INFORMATION PROVIDED —
┏━━
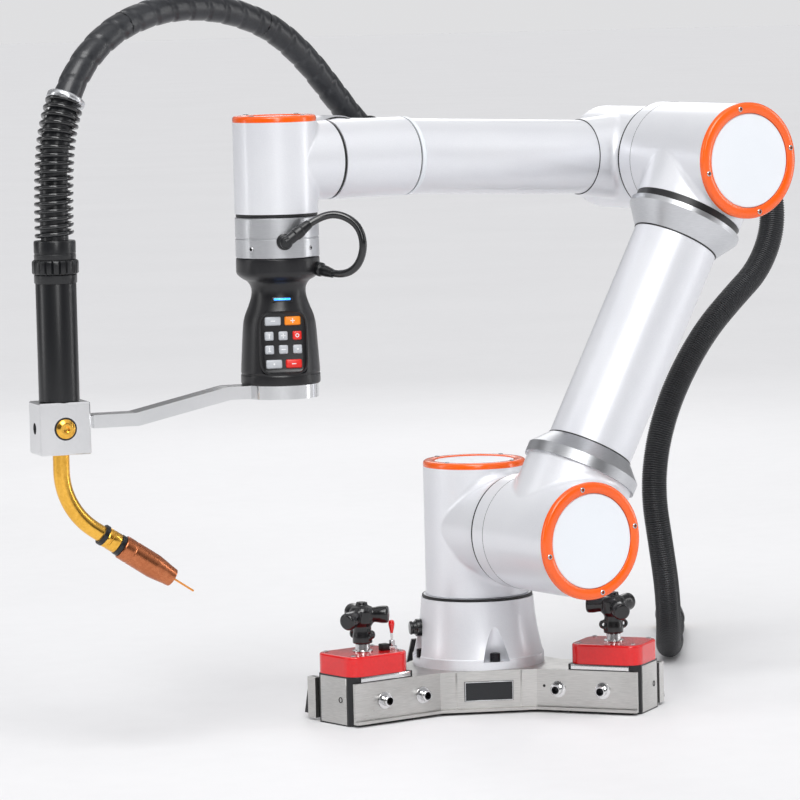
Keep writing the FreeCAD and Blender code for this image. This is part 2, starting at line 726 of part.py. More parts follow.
def make_handle():
    down = Vector(0, 0, -1)
    ring = flange_ring_diameter / 2
    outline = [(0, lower_ring_end), (ring, lower_ring_end), (ring, collar_end), (ring - 3, collar_end + 3),
               (neck_diameter / 2 + 3, neck_level - 6), (neck_diameter / 2, neck_level),
               (neck_diameter / 2 + 2, neck_level + 10), (waist_diameter / 2, waist_level),
               (belly_diameter / 2 - 1.5, (waist_level + belly_level) / 2),
               (belly_diameter / 2, belly_level), (handle_foot_diameter / 2, handle_end), (0, handle_end)]
    body = turned(outline, tool_point(0), down)
    frame = keypad_frame()
    rise = keypad_bottom - keypad_top
    face = block((0, -keypad_width / 2, 0), (30, keypad_width / 2, rise))
    face.Placement = frame
    parts["handle_body"] = body.cut(face)
    keys = []
    rows = ((10.8, (-9.3, 9.3), 17.0), (24.8, (-14.3, 0.0, 14.3), 10.0),
            (38.0, (-14.3, 0.0, 14.3), 10.0), (52.3, (-9.3, 9.3), 17.0))
    for level, spots, width in rows:
        for spot in spots:
            key = block((-key_seat, spot - width / 2, level - 5),
                        (key_thickness - key_seat, spot + width / 2, level + 5))
            across = [e for e in key.Edges if abs(e.tangentAt(e.FirstParameter).x) > 0.9]
            key = key.makeFillet(2.0, across)
            key.Placement = frame
            keys.append(key)
    for key in keys:
        parts["handle_body"] = parts["handle_body"].cut(key)
    parts["keypad_keys"] = Part.makeCompound(keys)
    depth = 3.0
    light = block((0, -light_width / 2, -light_height / 2), (60, light_width / 2, light_height / 2))
    light = placed(light, tool_point(light_level), keypad_direction)
    shell = turned([(neck_diameter / 2 - depth, neck_level), (neck_diameter / 2 + 0.6, neck_level),
                    (neck_diameter / 2 + 2.6, neck_level + 10), (neck_diameter / 2 + 8, waist_level),
                    (neck_diameter / 2 - depth, waist_level)], tool_point(0), down)
    light = light.common(shell)
    parts["handle_body"] = parts["handle_body"].cut(light)
    parts["handle_light"] = light


def make_bracket():
    top = handle_end
    disc = rod(bracket_disc_diameter, tool_point(top + bracket_thickness), Z_AXIS, bracket_thickness)
    half = bar_width / 2
    slim = bar_neck_width / 2
    reach = torch_distance - block_length / 2
    bar_reach = reach - bar_stub
    thick = bracket_thickness - 0.5
    side = [Vector(0, 0, 0), Vector(bar_crank_start, 0, 0), Vector(bar_crank_end, 0, -bar_drop),
            Vector(bar_reach, 0, -bar_drop), Vector(bar_reach, 0, -bar_drop - thick),
            Vector(bar_crank_end - 3, 0, -bar_drop - thick), Vector(bar_crank_start - 3, 0, -thick),
            Vector(0, 0, -thick)]
    bar = Part.Face(Part.makePolygon(side + side[:1])).extrude(Vector(0, bar_width, 0))
    bar.translate(Vector(0, -half, 0))
    stub = block((bar_reach - bar_stub, -slim, -bar_drop - thick + 1), (reach, slim, -bar_drop - 1))
    arm = placed(bar.fuse(stub), tool_point(top), bar_direction)
    parts["torch_bracket"] = disc.fuse(arm).removeSplitter()


def torch_point(height):
    """A point on the torch's axis, this far above the foot of the clamp block."""
    spot = tool_point(block_bottom) + plan(bar_direction) * torch_distance
    return spot + Vector(0, 0, height)


def make_clamp_block():
    body = block((-block_length / 2, -block_depth / 2, 0),
                 (block_length / 2, block_depth / 2, block_height))
    body = body.makeChamfer(1.2, body.Edges)
    hole = rod(side_hole_diameter, Vector(block_length / 2 - side_hole_depth, 0, block_height / 2), X_AXIS,
               side_hole_depth)
    bore = rod(torch_seat_diameter, Vector(0, 0, 0), Z_AXIS, block_height)
    parts["clamp_block"] = placed(body.cut(hole).cut(bore), torch_point(0), bar_direction)
    rim = clamp_bolt_diameter / 2
    out = plan(bar_direction + 90)
    face = torch_point(block_height / 2) + out * (block_depth / 2)
    parts["clamp_bolt"] = turned([(0, 0), (rim, 0), (rim, 1.5), (rim - 2.5, clamp_bolt_height),
                                  (2.5, clamp_bolt_height), (2.5, 1), (0, 1)], face, out)


def make_torch():
    seat = rod(torch_seat_diameter, torch_point(0), Z_AXIS, block_height)
    tube = rod(torch_tube_diameter, torch_point(block_height), Z_AXIS, torch_tube_length)
    parts["torch_body"] = seat.fuse(tube)
    level = block_height + torch_tube_length
    collars = [rod(torch_collar_diameter, torch_point(level), Z_AXIS, torch_collar_height)]
    level += torch_collar_height
    nut = rod(torch_nut_diameter, torch_point(level), Z_AXIS, torch_nut_height)
    edges = [e for e in nut.Edges if e.Curve.TypeId == "Part::GeomCircle"]
    collars.append(nut.makeChamfer(1.5, edges))
    level += torch_nut_height
    collars.append(rod(torch_sleeve_diameter, torch_point(level), Z_AXIS, torch_sleeve_height))
    solid = collars[0]
    for piece in collars[1:]:
        solid = solid.fuse(piece)
    return solid, level + torch_sleeve_height


def make_torch_neck(collars):
    ahead = plan(bar_direction + 180)
    top = torch_point(0)
    bend_start = top - Vector(0, 0, neck_drop)
    turn = math.radians(neck_turn)
    half = turn / 2

    def bend_point(angle):
        return (bend_start + ahead * (neck_radius * (1 - math.cos(angle)))
                - Vector(0, 0, neck_radius * math.sin(angle)))

    bend_end = bend_point(turn)
    way = ahead * math.sin(turn) - Vector(0, 0, math.cos(turn))
    tube_end = bend_end + way * neck_run
    path = Part.Wire([Part.makeLine(top, bend_start),
                      Part.Arc(bend_start, bend_point(half), bend_end).toShape(),
                      Part.makeLine(bend_end, tube_end)])
    section = Part.Wire(Part.makeCircle(neck_tube_diameter / 2, top, Vector(0, 0, -1)))
    tube = path.makePipeShell([section], True, True)
    first_ring = rod(insulator_diameter, tube_end, way, insulator_length)
    collar_start = tube_end + way * insulator_length
    collar = rod(neck_collar_diameter, collar_start, way, neck_collar_length)
    ring_start = collar_start + way * neck_collar_length
    second_ring = rod(insulator_diameter, ring_start, way, insulator_length)
    parts["torch_neck"] = Part.makeCompound([tube, collar])
    parts["torch_collars"] = Part.makeCompound([collars, first_ring, second_ring])
    nozzle_start = ring_start + way * insulator_length
    wide = nozzle_diameter / 2
    tip = nozzle_tip_diameter / 2
    parts["gas_nozzle"] = turned([(0, 0), (wide - 1, 0), (wide, 1), (wide, nozzle_length - nozzle_taper),
                                  (tip, nozzle_length), (tip - 2.5, nozzle_length),
                                  (tip - 2.5, nozzle_length - nozzle_recess),
                                  (0, nozzle_length - nozzle_recess)], nozzle_start, way)
    wire_start = nozzle_start + way * (nozzle_length - nozzle_recess)
    parts["welding_wire"] = rod(wire_diameter, wire_start, way, wire_length + nozzle_recess)


def make_hose():
    arcs = bends(hose_points)
    print("hose radii", " ".join(f"{arc[3]:.0f}" for arc in arcs))
    start = hose_points[0]
    first = 0
    for name, last in hose_ends.items():
        end = hose_points[-1] if last is None else halfway(hose_points[last], hose_points[last + 1])
        used = arcs[first:last]
        parts[name] = tube_along(name, path_through(start, used, end), hose_diameter)
        start = end
        first = last
    spring_end = halfway(hose_points[spring_points], hose_points[spring_points + 1])
    spring_path = path_through(hose_points[0], arcs[:spring_points], spring_end)
    parts["torch_spring"] = tube_along("torch_spring", spring_path, spring_diameter,
                                       hose_diameter + 2 * spring_clearance)
    clips = []
    tube = rod(forearm_tube_diameter, forearm_point(0), forearm_way, forearm_length)
    for number in clip_runs:
        axis = Vector(*halfway(hose_points[number], hose_points[number + 1]))
        along = Vector(*hose_points[number + 1]) - Vector(*hose_points[number])
        along.normalize()
        start = axis - along * (clip_width / 2)
        ring = pipe_ring(hose_diameter + 2 * clip_wall, hose_diameter + 0.4, start, along, clip_width)
        foot = block((axis.x - clip_width / 2, forearm_plane, axis.z - 9),
                     (axis.x + clip_width / 2, axis.y - hose_diameter / 2 - 1, axis.z + 9))
        core = rod(hose_diameter + 2 * clip_wall - 2, axis - along * 20, along, 40)
        clips.append(foot.cut(tube).cut(core).fuse(ring))
    parts["hose_clips"] = Part.makeCompound(clips)
    end = Vector(*hose_points[-1])
    way = end - Vector(*hose_points[-2])
    way.z = 0
    way.normalize()
    half = plug_diameter / 2
    parts["hose_plug"] = turned([(0, 0), (hose_diameter / 2 + 1.5, 0), (half, 8),
                                 (half, plug_length - plug_nose), (half - 3, plug_length - plug_nose),
                                 (half - 3, plug_length), (0, plug_length)], end, way)


def make_handle_cable():
    arcs = bends(cable_points)
    print("handle cable radii", " ".join(f"{arc[3]:.0f}" for arc in arcs))
    path = path_through(cable_points[0], arcs, cable_points[-1])
    parts["handle_cable"] = tube_along("handle_cable", path, cable_diameter)
    start = Vector(*cable_points[0])
    way = start - Vector(*cable_points[1])
    way.normalize()
    boss_way = plan(248)
    seat = tool_point(23) + boss_way * (flange_ring_diameter / 2)
    knee = tool_point(23) + boss_way * (flange_ring_diameter / 2 + 9)
    boss = rod(16, seat, boss_way, 4).fuse(rod(12, seat, boss_way, 12))
    body = rod(11, knee, start - knee, (start - knee).Length)
    end = Vector(*cable_points[-1])
    inward = end - Vector(*cable_points[-2])
    inward.normalize()
    gland = rod(11, end, inward, 20).fuse(rod(14, end + inward * 6, inward, 14))
    ring = rod(flange_ring_diameter, tool_point(collar_end + 20), Z_AXIS, collar_end + 20)
    parts["cable_plugs"] = Part.makeCompound([boss.fuse(body), gland.cut(ring)])


make_stand()
make_magnets()
make_knobs()
make_toggle_switch()
make_name_plate()
make_pedestal()
make_turret()
make_upper_arm()
make_forearm()
make_wrist_1()
make_wrist_2()
make_tool_flange()
make_handle()
make_bracket()
make_clamp_block()
torch_collars, torch_top = make_torch()
make_torch_neck(torch_collars)
make_hose()
make_handle_cable()

os.makedirs("parts", exist_ok=True)
for name, shape in parts.items():
    if not shape.isValid():
        print("not valid:", name)
    print(name, len(shape.Solids), "solids,", round(shape.Volume / 1000, 1), "cm3")
    shape.exportStep("parts/" + name + ".step")
print("torch top", torch_point(torch_top), "third axis", third_axis, "fourth axis", fourth_axis)
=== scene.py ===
import json
import math

import bmesh
import bpy
from mathutils import Matrix, Quaternion, Vector


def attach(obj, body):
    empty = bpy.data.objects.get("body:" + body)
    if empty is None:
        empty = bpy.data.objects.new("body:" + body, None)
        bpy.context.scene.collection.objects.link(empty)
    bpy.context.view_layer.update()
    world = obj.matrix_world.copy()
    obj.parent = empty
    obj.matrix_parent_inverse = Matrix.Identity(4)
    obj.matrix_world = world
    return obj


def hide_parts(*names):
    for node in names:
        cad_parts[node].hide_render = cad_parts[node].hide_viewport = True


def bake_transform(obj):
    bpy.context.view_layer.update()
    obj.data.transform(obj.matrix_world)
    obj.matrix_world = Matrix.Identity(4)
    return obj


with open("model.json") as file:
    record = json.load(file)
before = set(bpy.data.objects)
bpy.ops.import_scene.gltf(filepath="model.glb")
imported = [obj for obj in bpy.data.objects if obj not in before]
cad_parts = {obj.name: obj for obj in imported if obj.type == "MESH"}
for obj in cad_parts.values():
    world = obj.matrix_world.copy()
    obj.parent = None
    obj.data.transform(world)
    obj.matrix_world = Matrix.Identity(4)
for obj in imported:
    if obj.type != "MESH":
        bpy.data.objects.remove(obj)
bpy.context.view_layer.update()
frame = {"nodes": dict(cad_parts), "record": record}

# A six-axis welding robot arm on a three-legged magnetic stand. Sizes are in millimetres,
# in the frame of the model: +Z up, the forearm towards -X, the large caps facing -Y.
MM = 0.001
X, Y, Z = Vector((1, 0, 0)), Vector((0, 1, 0)), Vector((0, 0, 1))


def degrees(angle):
    return math.radians(angle)


def plan(angle):
    """The level direction at an angle from +X."""
    return Vector((math.cos(degrees(angle)), math.sin(degrees(angle)), 0))


# ---- where the joints are ----
SHOULDER = Vector((0, 0, 186))
ARM_LEAN, ARM_LENGTH, ARM_PLANE = 29, 420, -138
ARM_UP = Vector((math.sin(degrees(ARM_LEAN)), 0, math.cos(degrees(ARM_LEAN))))
ELBOW = SHOULDER + ARM_UP * ARM_LENGTH
FOREARM_TILT, FOREARM_LENGTH, FOREARM_PLANE = 2.5, 395, -10
FOREARM_WAY = Vector((-math.cos(degrees(FOREARM_TILT)), 0, math.sin(degrees(FOREARM_TILT))))
WRIST = ELBOW + FOREARM_WAY * FOREARM_LENGTH
WRIST_PLANE = -102
TOOL_AXIS = Vector((WRIST.x - 102, WRIST_PLANE, 0))
TOOL_JOINT = WRIST.z - 52
ARM_CAP_PLANE, FOREARM_CAP_PLANE = -199, 36
MAGNET_RADIUS, MAGNET_TOP = 148, 70
LEGS = {"left": 184, "right": 304, "rear": 64}


def tool_point(level):
    """The point on the tool's axis this far under the line of its joint."""
    return Vector((TOOL_AXIS.x, TOOL_AXIS.y, TOOL_JOINT - level))


# ---- camera, floor and light ----
def make_camera():
    turn, rise, roll, distance = degrees(-33.25), degrees(5.19), degrees(-1.36), 4.7
    right = Vector((math.cos(turn), math.sin(turn), 0))
    back = Vector((math.sin(turn) * math.cos(rise), -math.cos(turn) * math.cos(rise), math.sin(rise)))
    up = back.cross(right)
    aim = Vector((0, -0.07, 0.33)) - right * 0.1127 - up * 0.0096
    side = right * math.cos(roll) + up * math.sin(roll)
    top = up * math.cos(roll) - right * math.sin(roll)
    lens = bpy.data.cameras.new("camera")
    lens.lens, lens.sensor_width = 209.7, 36
    lens.clip_start, lens.clip_end = 0.1, 60
    camera = placed("camera", lens)
    turned_to = Matrix((side, top, back)).transposed().to_4x4()
    camera.matrix_world = Matrix.Translation(aim + back * distance) @ turned_to
    bpy.context.scene.camera = camera


def placed(name, data):
    """A new object in the scene that holds this data."""
    made = bpy.data.objects.new(name, data)
    bpy.context.scene.collection.objects.link(made)
    return made


def area_light(name, place, aim, size, power):
    light = bpy.data.lights.new(name, "AREA")
    light.shape, light.size, light.size_y = "RECTANGLE", size[0], size[1]
    light.energy = power
    lamp = placed(name, light)
    lamp.location = place
    lamp.rotation_euler = (Vector(aim) - Vector(place)).to_track_quat("-Z", "Y").to_euler()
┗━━
GOAL — Everything from the line that contains "make_stand()" to the line that contains "in imported if" must be transcribed exactly, both end lines included.

IN RESPONSE —
make_stand()
make_magnets()
make_knobs()
make_toggle_switch()
make_name_plate()
make_pedestal()
make_turret()
make_upper_arm()
make_forearm()
make_wrist_1()
make_wrist_2()
make_tool_flange()
make_handle()
make_bracket()
make_clamp_block()
torch_collars, torch_top = make_torch()
make_torch_neck(torch_collars)
make_hose()
make_handle_cable()

os.makedirs("parts", exist_ok=True)
for name, shape in parts.items():
    if not shape.isValid():
        print("not valid:", name)
    print(name, len(shape.Solids), "solids,", round(shape.Volume / 1000, 1), "cm3")
    shape.exportStep("parts/" + name + ".step")
print("torch top", torch_point(torch_top), "third axis", third_axis, "fourth axis", fourth_axis)
=== scene.py ===
import json
import math

import bmesh
import bpy
from mathutils import Matrix, Quaternion, Vector


def attach(obj, body):
    empty = bpy.data.objects.get("body:" + body)
    if empty is None:
        empty = bpy.data.objects.new("body:" + body, None)
        bpy.context.scene.collection.objects.link(empty)
    bpy.context.view_layer.update()
    world = obj.matrix_world.copy()
    obj.parent = empty
    obj.matrix_parent_inverse = Matrix.Identity(4)
    obj.matrix_world = world
    return obj


def hide_parts(*names):
    for node in names:
        cad_parts[node].hide_render = cad_parts[node].hide_viewport = True


def bake_transform(obj):
    bpy.context.view_layer.update()
    obj.data.transform(obj.matrix_world)
    obj.matrix_world = Matrix.Identity(4)
    return obj


with open("model.json") as file:
    record = json.load(file)
before = set(bpy.data.objects)
bpy.ops.import_scene.gltf(filepath="model.glb")
imported = [obj for obj in bpy.data.objects if obj not in before]
cad_parts = {obj.name: obj for obj in imported if obj.type == "MESH"}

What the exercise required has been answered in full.